Verse 5 shows that “the world to come” will not come under the control of angels, but of humans, who will by then be glorified spirit beings.
This prophecy reveals that God made humans temporarily lower than angels (as verse 9 shows even Christ was, as a human on earth). But the potential God has in store for humans is that they become glorified, spirit members of His own divine family and take ownership of the whole creation. “All things” includes all planets, stars and galaxies in a creation that is so extensive it is staggering. Some astronomers now estimate that there are 200 to 500 billion galaxies or more, each containing billions of stars! Numbers such as these are impossible for us to comprehend; but they exceed the number of humans who have ever lived through all history!
In Hebrews 1:2 we see that God has appointed Christ as the heir of “all things.” And Romans 8:17 says the glorified saints will become joint heirs with Christ. What God has in store for our future is so fantastic we cannot yet fully grasp all the details (compare 1 John 3:2).
God’s ever-increasing Kingdom
Isaiah 9:6 prophesies Christ’s first coming to the earth as a human and His second coming as a king to administer the government of God in His Kingdom. Verse 7 then says, “Of the increase of His government and peace there will be no end.” Notice that God’s governmental realm will never stop increasing. At some point, God’s Kingdom—containing life and activity—will expand beyond the earth to other planets, star systems and galaxies. And by then they will all have been made “new” and will remain forever.

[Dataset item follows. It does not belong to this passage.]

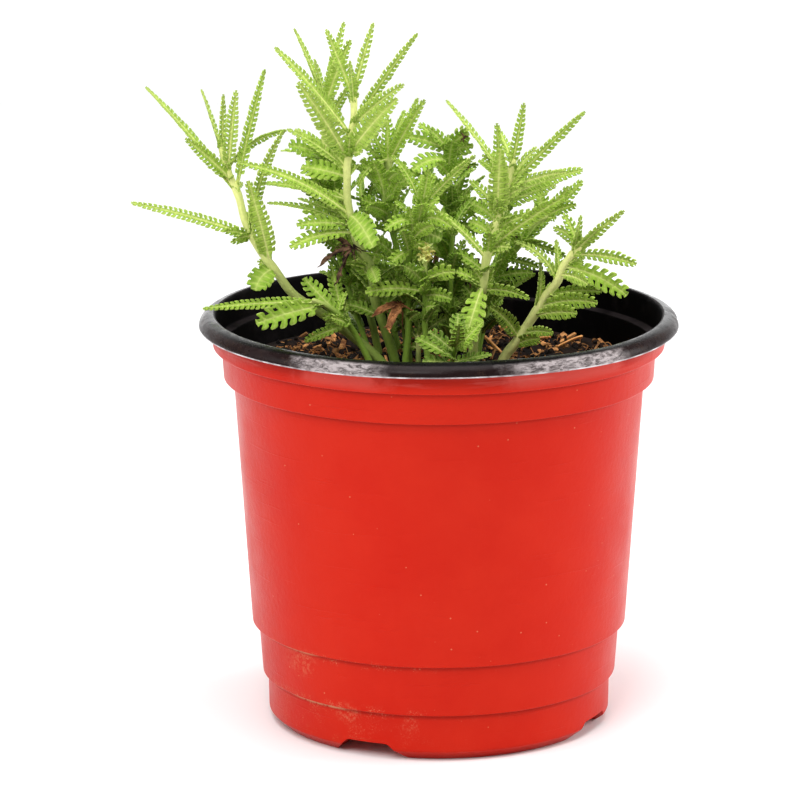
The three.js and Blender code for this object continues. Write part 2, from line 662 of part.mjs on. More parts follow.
// The directions along, across and out of a leaf's face at a share of its length.
function leafFrame(leaf, share) {
  const along = leaf.elbow.clone().sub(leaf.base).multiplyScalar(1 - share)
    .addScaledVector(leaf.tip.clone().sub(leaf.elbow), share)
    .normalize();
  const across = along.clone().cross(leaf.face).normalize();
  const out = across.clone().cross(along);
  return { along, across, out };
}

// Half the width of a leaf with its teeth: a rise from the petiole and a slow fall to the tip.
function halfWidth(leaf, share) {
  const { widest, tipShare } = LEAF_KINDS[leaf.kind];
  const rise = Math.min(1, Math.max(0, share / widest));
  const fall = Math.min(1, Math.max(0, (share - widest) / (1 - widest)));
  const growth = NARROWEST_SHARE + (1 - NARROWEST_SHARE) * rise * (2 - rise);
  return (leaf.width / 2) * growth * (1 - (1 - tipShare) * fall * fall);
}

// A leaf from its base on the stem to its tip, bent towards the stem's own direction, and turned
// about its length from facing the front.
function makeLeaf(base, tip, stemAlong, spec) {
  const along = tip.clone().sub(base).normalize();
  const towards = stemAlong.clone().addScaledVector(along, -stemAlong.dot(along)).normalize();
  const toView = SIGHT.clone().negate();
  const front = toView.addScaledVector(along, -toView.dot(along)).normalize();
  const facing = spec.upright ? towards.clone() : front;
  const side = along.clone().cross(facing);
  const turn = THREE.MathUtils.degToRad(spec.turn);
  return {
    base,
    tip,
    elbow: base.clone().add(tip).multiplyScalar(0.5).addScaledVector(towards, spec.bend),
    face: facing.multiplyScalar(Math.cos(turn)).addScaledVector(side, Math.sin(turn)),
    width: spec.width,
    kind: spec.kind,
  };
}

// A toothed blade: a flat middle strip, with one wedge-shaped tooth each side between its stations.
function leafSolid(leaf) {
  const length = leafPoint(leaf, 0).distanceTo(leafPoint(leaf, 1));
  const teeth = Math.max(FEWEST_TEETH, Math.round(length / TOOTH_PITCH));
  const { core } = LEAF_KINDS[leaf.kind];
  const points = [];
  const faces = [];
  const half = BLADE_THICKNESS / 2;
  const addStation = (share, width) => {
    const middle = leafPoint(leaf, share);
    const { across, out } = leafFrame(leaf, share);
    for (const side of [-1, 1]) {
      for (const level of [half, -half]) {
        points.push(middle.clone().addScaledVector(across, side * width).addScaledVector(out, level));
      }
    }
    return points.length - 4;
  };
  const addTooth = (share, side) => {
    const { across, out } = leafFrame(leaf, share);
    const reach = halfWidth(leaf, share);
    const fold = reach * (1 - core);
    const place = leafPoint(leaf, share)
      .addScaledVector(across, side * (reach * core + fold * Math.cos(TOOTH_FOLD)))
      .addScaledVector(out, fold * Math.sin(TOOTH_FOLD));
    points.push(place);
    return points.length - 1;
  };
  let low = addStation(0, PETIOLE_HALF_WIDTH);
  faces.push([low, low + 1, low + 3], [low, low + 3, low + 2]);
  for (let i = 0; i <= teeth; i += 1) {
    const pitch = (1 - PETIOLE_END) / (teeth + 0.5);
    const share = PETIOLE_END + pitch * i;
    const high = addStation(share, Math.max(PETIOLE_HALF_WIDTH, halfWidth(leaf, share) * core));
    faces.push([low, low + 2, high + 2], [low, high + 2, high]);
    faces.push([low + 1, high + 3, low + 3], [low + 1, high + 1, high + 3]);
    if (i === 0) {
      faces.push([low, high, high + 1], [low, high + 1, low + 1]);
      faces.push([low + 2, high + 3, high + 2], [low + 2, low + 3, high + 3]);
    } else {
      const left = addTooth(share - pitch * TOOTH_BACK, -1);
      faces.push([low, high, left], [low + 1, left, high + 1]);
      faces.push([low, left, low + 1], [high, high + 1, left]);
      const right = addTooth(share - pitch * TOOTH_BACK, 1);
      faces.push([low + 2, right, high + 2], [low + 3, high + 3, right]);
      faces.push([low + 2, low + 3, right], [high + 2, right, high + 3]);
    }
    low = high;
  }
  points.push(leafPoint(leaf, 1));
  const end = points.length - 1;
  faces.push([low, low + 2, end], [low + 1, end, low + 3], [low, end, low + 1], [low + 2, low + 3, end]);
  return solidOf(geometryFrom(points, faces));
}

// Points over a leaf's face from a share of its length on, so close that nothing passes between them.
function leafSamples(leaf, from) {
  const length = leafPoint(leaf, 0).distanceTo(leafPoint(leaf, 1));
  const steps = Math.ceil(length / SAMPLE_STEP);
  const samples = [];
  for (let i = 1; i <= steps; i += 1) {
    const share = from + ((1 - from) * i) / steps;
    const middle = leafPoint(leaf, share);
    const { across } = leafFrame(leaf, share);
    const reach = halfWidth(leaf, share) * SAMPLED_WIDTH;
    const rows = Math.max(1, Math.round(reach / SAMPLE_STEP));
    for (let row = -rows; row <= rows; row += 1) {
      samples.push(middle.clone().addScaledVector(across, (reach * row) / rows));
    }
  }
  return samples;
}

// True where a point keeps clear of the potting mix and the pot's rim.
function clearOfPot(point) {
  const radius = Math.hypot(point.x, point.y);
  if (point.z > RIM_TOP + RIM_GAP) return true;
  if (radius < SKIRT_RADIUS - POT_WALL - RIM_GAP) return point.z > SOIL_TOP + SOIL_GAP;
  return radius > RIM_OUTER_RADIUS + RIM_GAP;
}

function obstacleOf(owner, points, reach, own) {
  return { owner, points, reach, own, box: new THREE.Box3().setFromPoints(points) };
}

// True where points keep clear of the leaves of the same stem, or of all other stems and leaves.
function clearOfOthers(samples, owner, obstacles, own) {
  const box = new THREE.Box3().setFromPoints(samples);
  for (const obstacle of obstacles) {
    if (obstacle.own !== own || (obstacle.owner === owner) !== own) continue;
    const wide = obstacle.box.clone().expandByScalar(obstacle.reach);
    if (!wide.intersectsBox(box)) continue;
    for (const sample of samples) {
      if (!wide.containsPoint(sample)) continue;
      if (obstacle.points.some((point) => point.distanceTo(sample) < obstacle.reach)) return false;
    }
  }
  return true;
}

// The first way of growing a leaf that meets nothing: as it is, with its tip shifted, or shorter.
function fittedLeaf(base, tip, stemAlong, spec, shiftAlong, owner, obstacles) {
  for (const size of LENGTH_SHARES) {
    for (const shift of SHIFTS) {
      const end = base.clone().lerp(tip, size).addScaledVector(shiftAlong, shift * size);
      const leaf = makeLeaf(base, end, stemAlong, { ...spec, bend: spec.bend * size });
      const samples = leafSamples(leaf, LEAF_START);
      const outer = leafSamples(leaf, LEAF_OUTER_PART);
      if (!samples.every(clearOfPot)) continue;
      if (!clearOfOthers(samples, owner, obstacles, false)) continue;
      if (!clearOfOthers(outer, owner, obstacles, true)) continue;
      obstacles.push(obstacleOf(owner, samples, LEAF_GAP, false));
      obstacles.push(obstacleOf(owner, outer, OWN_LEAF_GAP, true));
      return leaf;
    }
  }
  return null;
}

function stemObstacle(shoot, curve) {
  const steps = Math.ceil(curve.getLength() / SAMPLE_STEP);
  const points = curve.getPoints(steps);
  return obstacleOf(shoot.name, points, shoot.radius + STEM_GAP, false);
}

function listedLeaves(shoot, curve, obstacles) {
  return shoot.leaves.map(([place, x, y, z, width, bend, turn, kind]) => {
    const spec = { width, bend, turn, kind };
    const base = curve.getPoint(place);
    const along = curve.getTangent(place);
    return fittedLeaf(base, new THREE.Vector3(x, y, z), along, spec, SIGHT, shoot.name, obstacles);
  });
}

// Pairs of leaves up a filling stem, each pair at right angles to the one below it.
function pairedLeaves(shoot, curve, obstacles) {
  const draw = drawFrom(shoot.seed);
  const leaves = [];
  const foot = shoot.stem[0][2];
  const height = shoot.stem[shoot.stem.length - 1][2] - foot;
  for (let pair = 0; pair < shoot.pairs; pair += 1) {
    const place = (shoot.from - foot + ((height + foot - shoot.from) * pair) / (shoot.pairs - 1)) / height;
    for (const half of [0, 1]) {
      const angle = Math.PI * (half + pair / 2) + (draw() - 0.5) * 0.9;
      const rise = 0.25 + 0.9 * (pair / shoot.pairs) + 0.3 * (draw() - 0.5);
      const length = shoot.length * (0.75 + 0.35 * draw());
      const base = curve.getPoint(Math.min(1, place));
      const out = new THREE.Vector3(Math.cos(angle), Math.sin(angle), 0);
      const tip = base.clone().addScaledVector(out, length * Math.cos(rise));
      tip.z += length * Math.sin(rise);
      const kind = draw() < LOBED_SHARE ? 'lobed' : 'comb';
      const turn = (draw() - 0.5) * MOST_TURN;
      const spec = { width: FILL_WIDTH, bend: length * FILL_BEND, turn, kind, upright: true };
      const side = new THREE.Vector3(-out.y, out.x, 0);
      const along = curve.getTangent(Math.min(1, place));
      leaves.push(fittedLeaf(base, tip, along, spec, side, shoot.name, obstacles));
    }
  }
  return leaves;
}

// A filling stem's own points: straight up out of the potting mix, then leaning to its tip.
function fillShoot({ name, foot, tip, from, pairs, length, seed }) {
  const [x, y] = foot;
  const lean = [
    x + (tip[0] - x) * FILL_LEAN,
    y + (tip[1] - y) * FILL_LEAN,
    SOIL_TOP + (tip[2] - SOIL_TOP) * FILL_LEAN,
  ];
  const stem = [[x, y, ROOT_DEPTH], [x, y, SOIL_TOP], lean, tip];
  return { name: `shoot_${name}`, radius: FILL_RADIUS, tone: 'old', stem, from, pairs, length, seed };
}

function shootSolid(shoot, curve, leaves) {
  const steps = Math.max(LEAST_STEM_STEPS, Math.round(curve.getLength() / STEM_STEP));
  const stem = barAlong(curve, steps, (share) => stemRadius(shoot, share));
  return wasm.Manifold.union([stem, ...leaves.map(leafSolid)]);
}

// Dried leaves curl out from one root, which stays just clear of the stem that carries them.
function driedSolid(spec, obstacles) {
  const root = new THREE.Vector3(...spec.root);
  const up = new THREE.Vector3(0, 0, 1);
  const leaves = spec.leaves.map(([x, y, z, width, bend, turn]) => {
    const tip = new THREE.Vector3(x, y, z);
    const leaf = makeLeaf(root, tip, up, { width, bend, turn, kind: 'comb' });
    obstacles.push(obstacleOf(spec.name, leafSamples(leaf, 0), LEAF_GAP, false));
    return leaf;
  });
  return wasm.Manifold.union(leaves.map(leafSolid));
}

const TONES = { young: '#a3c452', mid: '#7da443', old: '#55822f' };
const WOOD_COLOR = '#4a3420';
const DRIED_COLOR = '#6b4a30';
const SOIL_COLOR = '#3a2416';
const POT_COLOR = '#d42d1c';

function part(name, solid, color, roughness) {
  const material = new THREE.MeshStandardMaterial({ color, roughness, metalness: 0 });
  const mesh = new THREE.Mesh(geometryOf(solid), material);
  mesh.name = name;
  return mesh;
}

function plantAndSoil() {
  const shoots = [...SHOOTS, ...FILL_SHOOTS.map(fillShoot)];
  const standing = [...shoots, ...DEAD_STEMS];
  const curves = standing.map(stemCurve);
  const obstacles = standing.map((stem, i) => stemObstacle(stem, curves[i]));
  const dried = DRIED_LEAVES.map((spec) => part(spec.name, driedSolid(spec, obstacles), DRIED_COLOR, 0.9));
  const leafy = shoots.map((shoot, i) => {
    const grow = shoot.leaves ? listedLeaves : pairedLeaves;
    const leaves = grow(shoot, curves[i], obstacles).filter((leaf) => leaf !== null);
    return part(shoot.name, shootSolid(shoot, curves[i], leaves), TONES[shoot.tone], 0.7);
  });
  const dead = DEAD_STEMS.map((stem, i) => {
    const bar = shootSolid(stem, curves[shoots.length + i], []);
    return part(stem.name, bar, WOOD_COLOR, 0.9);
  });
  const feet = curves.map((curve) => curve.getPoint(0.1));
  const filled = wasm.Manifold.union([soilBody(), ...barkChips(feet)]);
  const soil = standing.reduce((left, stem, i) => left.subtract(stemHole(stem, curves[i])), filled);
  return [part('potting_mix', soil, SOIL_COLOR, 0.95), ...leafy, ...dead, ...dried];
}

const object = new THREE.Group();
object.add(part('pot', makePot(), POT_COLOR, 0.35));
object.add(...plantAndSoil());

export default object;
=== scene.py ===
"""A young fringed lavender in its nursery pot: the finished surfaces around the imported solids."""

import functools
import itertools
import math

import bmesh
import bpy
import numpy as np
from bpy.props import FloatProperty, FloatVectorProperty, IntProperty, PointerProperty
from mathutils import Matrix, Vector, noise


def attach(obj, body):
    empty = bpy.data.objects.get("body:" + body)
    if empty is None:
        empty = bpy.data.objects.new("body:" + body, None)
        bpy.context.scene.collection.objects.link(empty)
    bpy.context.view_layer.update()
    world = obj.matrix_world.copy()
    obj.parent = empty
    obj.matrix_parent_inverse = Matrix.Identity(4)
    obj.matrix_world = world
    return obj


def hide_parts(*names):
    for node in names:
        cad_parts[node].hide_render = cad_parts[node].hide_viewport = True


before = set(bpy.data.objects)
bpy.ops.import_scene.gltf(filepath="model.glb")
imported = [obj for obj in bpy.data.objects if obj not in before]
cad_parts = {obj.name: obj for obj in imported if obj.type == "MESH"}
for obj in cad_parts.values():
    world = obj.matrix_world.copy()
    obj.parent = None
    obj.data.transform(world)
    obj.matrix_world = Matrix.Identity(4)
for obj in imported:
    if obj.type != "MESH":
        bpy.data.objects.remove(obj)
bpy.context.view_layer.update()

bl_info = {
    "name": "Potted lavender",
    "version": (1, 0, 0),
    "blender": (4, 5, 0),
    "location": "View3D > Sidebar > Lavender",
    "description": "Builds a young fringed lavender in its nursery pot around the packed solids",
    "category": "Add Mesh",
}

MM = 0.001

# Pot, in millimetres, with the sizes that its solid has: pairs of radius and height. Each step of
# its wall is a ledge that hangs out over the wall below it.
POT_WALL = 1.0
BASE_RADIUS = 48.0
BASE_ROUND = (51.2, 3.0)
WALL = [
    (51.4, 14.1), (53.0, 14.5), (54.1, 29.6), (56.0, 30.0),
    (61.2, 104.1), (64.1, 104.5), (64.7, 113.6), (67.3, 114.0),
]
SKIRT_RADIUS = 67.3
RIM_TOP = 123.7
RIM_OUTER_RADIUS = 71.4
CORNER_ROUND = 0.4
RIM_STEPS = 9
SKIRT_TOP = RIM_TOP - 2.6

# How far the base's edge and its round move in with the wall's inner face, as shares of the wall.
BASE_IN_SHARE = 0.4
ROUND_IN_SHARE = 1.1
ROUND_UP_SHARE = 0.5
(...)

The future we have to look forward to in the new earth and new heavens is truly beyond our ability to comprehend. But a prophecy God gave through David is a positive promise to always keep in mind: “You will show me the path of life; in Your presence is fullness of joy; at your right hand are pleasures forevermore” (Psalm 16:11).
In Christ’s letters to the seven churches of Revelation, He makes it clear that if we want to be there, we must be overcomers and totally faithful to God now (Revelation 2:7, 11, 17, 26; 3:5, 12, 21). Let’s remember: “He who overcomes shall inherit all things” (Revelation 21:7).